LA MUESTRA
Carlos Bonfil
Tren de vida
HACE POCO MAS de dos años se exhibió la cinta Tren de vida (Train de vie, 1998), del rumano Radu Mihaileanu, durante el III Festival de Cine Francés en Acapulco. Su inclusión tardía en esta Muestra permite al fin valorar la originalidad de su propuesta humorística, aunque una exhibición oportuna habría suscitado en su momento una interesante comparación con La vida es bella, de Roberto Begnini, filmada un año antes. Las dos películas abordan, en tono de comedia, el tema de la deportación judía y el holocausto, la "solución final" que cobró la vida de más de seis millones de personas. Ambas cintas se filmaron en un clima social europeo donde la intolerancia racial ganaba terreno, y donde un líder derechista francés, Jean Marie Le Pen, podía sostener desdeñosamente que el Holocausto era sólo un "detalle" de la Historia. Más allá de sus limitaciones expresivas, la importancia de estas cintas consistió en dar mayor visibilidad y resonancia a un tema que la derecha insiste en trivializar.
RADU MIHAILEANU (La traición, 1993), conserva vivencias personales del totalitarismo. Sus padres conocieron la deportación y él huyó a los 22 años de la dictadura de Ceaucescu para buscar asilo en Francia. En El tren de la vida propone una historia descabellada: en 1941, en un pequeño poblado de Europa del Este, la población judía se entera de la inminente llegada de los nazis y planea huir a Rusia, para alcanzar después la Tierra Prometida, a bordo de un tren destartalado. Ante la amenaza de ser deportados, eligen tomar la delantera y autodeportarse, disfrazar a algunos compañeros suyos de oficiales nazis, y burlar así la vigilancia alemana.

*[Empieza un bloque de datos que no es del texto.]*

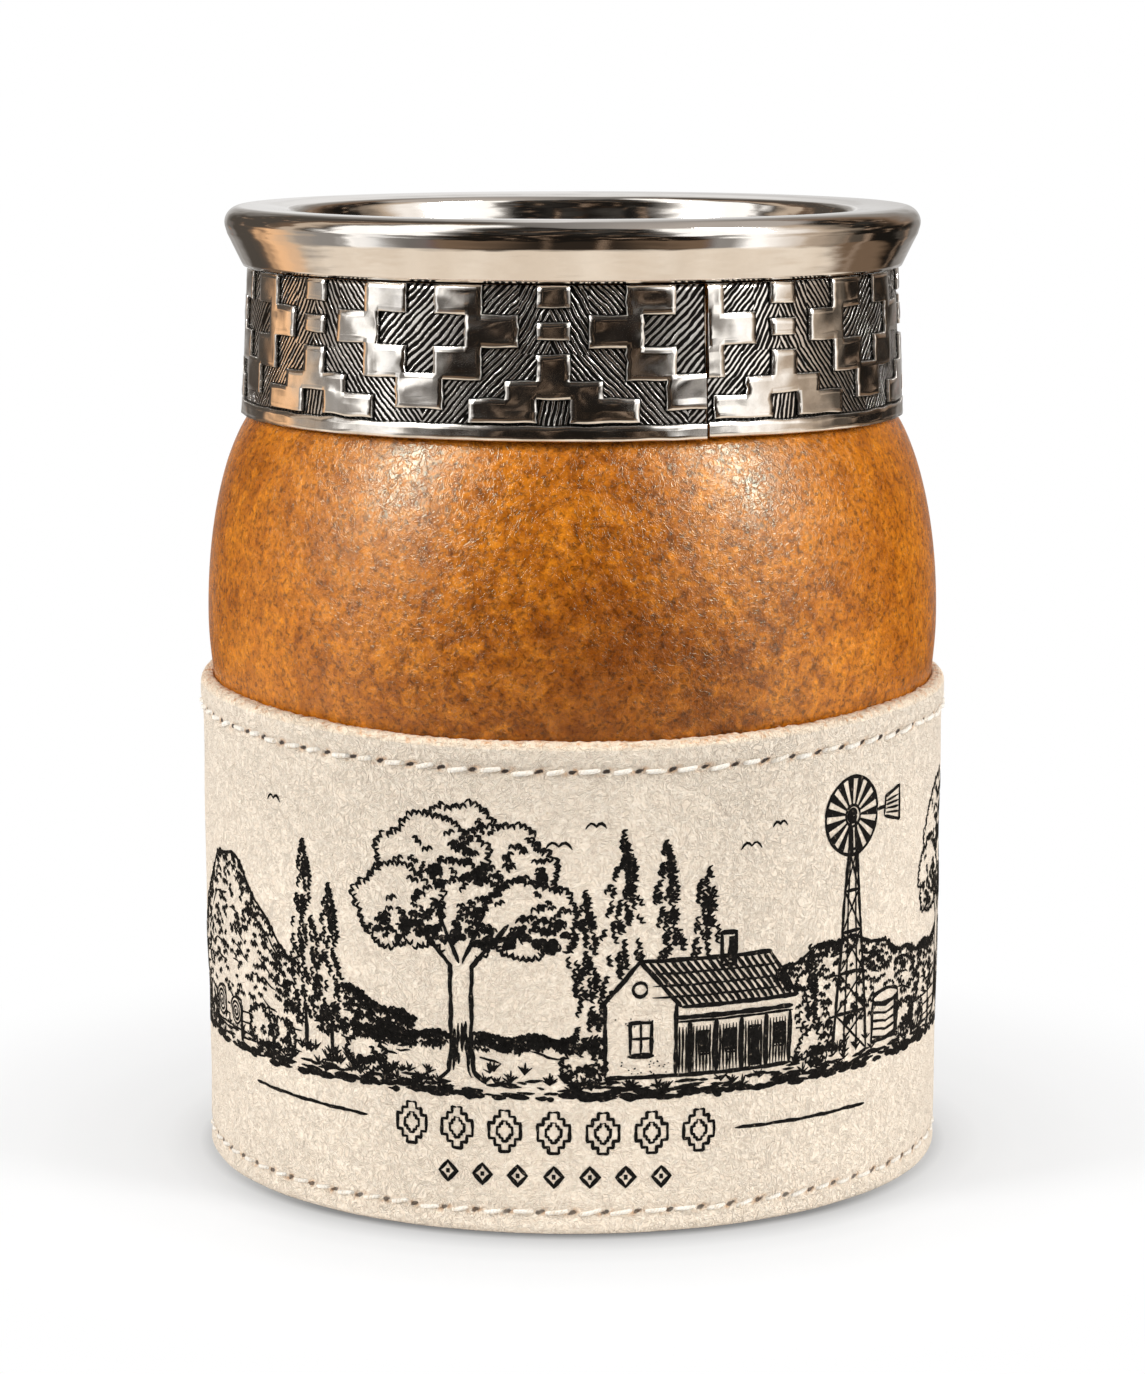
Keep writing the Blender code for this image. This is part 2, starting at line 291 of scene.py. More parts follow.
lacquered, tree, shader = recipe("lacquered_calabash", Specular_IOR_Level=0.75,
                                 Specular_Tint=(0.70, 0.97, 0.84))
place = object_place(tree)
blotches = cloud(place, 2.0, detail=8, rough=0.68, warp=0.5)
colour = ramp(blotches, (0.32, (0.270, 0.072, 0.003)), (0.45, (0.395, 0.114, 0.004)),
              (0.55, (0.475, 0.145, 0.005)), (0.70, (0.580, 0.190, 0.007)))
colour = tinted(colour, ramp(cloud(place, 9.0, detail=5, rough=0.62, warp=0.4), (0.36, (0.76, 0.69, 0.60)),
                             (0.50, (0.98, 0.96, 0.92)), (0.64, (1.10, 1.12, 1.10))))
# One darker stain at the front, with a ragged edge.
from_stain = wire(tree, "VectorMath", "Value", {0: place, 1: (0.004, -0.042, 0.060)}, operation="DISTANCE")
stain = 1.0 - eased_value((blotches - 0.5) * 0.05 + from_stain, 0.006, 0.031)
colour = mixed(stain, colour, tinted(colour, (0.60, 0.54, 0.46)))
flecks = ramp(cloud(place, 0.62, detail=4, rough=0.7, warp=0.6), (0.37, 0.46), (0.48, 0.96), (0.64, 1.28))
gloss = ramp(cloud(place, 2.0, detail=5), (0.35, 0.20), (0.65, 0.28))
feed(shader, {"Base Color": tinted(colour, flecks), "Roughness": gloss})
creases = [ramp(abs(cloud(place, size, detail=2, rough=0.5, warp=1.6) - 0.5), (0.0, 1.0), (0.065, 0.0))
           for size in (1.5, 0.9)]
raise_marks(shader, creases[0] + creases[1] * 0.6 + cloud(place, 3.0, detail=2) * 0.5, 0.020)
gourd.data.materials.append(lacquered)

cured, tree, shader = recipe("cured_inside", Roughness=0.85)
place = object_place(tree)
feed(shader, {"Base Color": ramp(cloud(place, 6.0, detail=6, rough=0.6), (0.3, (0.06, 0.03, 0.012)),
                                 (0.7, (0.19, 0.10, 0.04)))})
raise_marks(shader, cloud(place, 1.6, detail=5), 0.35, 0.8)
gourd.data.materials.append(cured)
outside_rows = FLOOR_ROWS + CORNER_ROWS + len(heights) + NECK_ROWS
inside = np.arange((len(gourd_path) - 1) * GOURD_COLUMNS) // GOURD_COLUMNS >= outside_rows
gourd.data.polygons.foreach_set("material_index", np.concatenate([inside, [0, 1]]).astype(np.int32))
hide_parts("gourd_shell")
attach(gourd, "root")

# The neck bedding. A ring of grey cement poured into the rim, which fixes it to the cut neck.
# The rim and the liner close it in, so only its finish is given here.
cement, tree, shader = recipe("bedding_cement", Roughness=0.95)
place = object_place(tree)
feed(shader, {"Base Color": ramp(cloud(place, 1.2, detail=6), (0.3, (0.42, 0.40, 0.36)),
                                 (0.7, (0.66, 0.64, 0.60)))})
raise_marks(shader, cloud(place, 0.6), 0.1)
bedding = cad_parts["neck_bedding"]
bedding.data.materials.clear()
bedding.data.materials.append(cement)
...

LA CINTA ELIGE un tono permanentemente festivo, como si se tratara de una escenificación en Broadway de alguna comedia musical tipo El violinista en el tejado. Los preparativos de la salida son un compendio de folclor yiddish, con personajes emblemáticos, Schlomo, el idiota del pueblo, organizador de la huída (finalmente el más cuerdo de todos), el rabino atribulado, y un judío germanófilo, Mordechai (Rufus, estupendo cómico francés). La galería de personajes es digna de un relato de Bashevis Singer. La música de Goran Brejovic (Underground, La reina Margot) confiere un brío todavía mayor a la escenificación fársica. Hay momentos de comedia bastante forzados (el encuentro de un grupo de gitanos con similares estrategias de supervivencia), pero pronto los supera el tino humorístico con que se oficia una ceremonia religiosa en campo abierto, con uniformados nazis elevando plegarias en yiddish a lado de los judíos. Mihaileanu no resiste la tentación de enderezar también su sátira hacia el campo soviético, con personajes que improvisan células del partido comunista en el convoy de los deportados, que practican la exclusión de sus miembros por motivos ideológicos, y que huyen de la dictadura nazi para precipitarse gozosos en la dictadura del proletariado. La ironía es permanente. No tan fina como en Ser o no ser, de Lubitsch, aunque sí muy lejos de la tontería irredimible de La niña de tus ojos, de Fernando Trueba. Una buena sorpresa.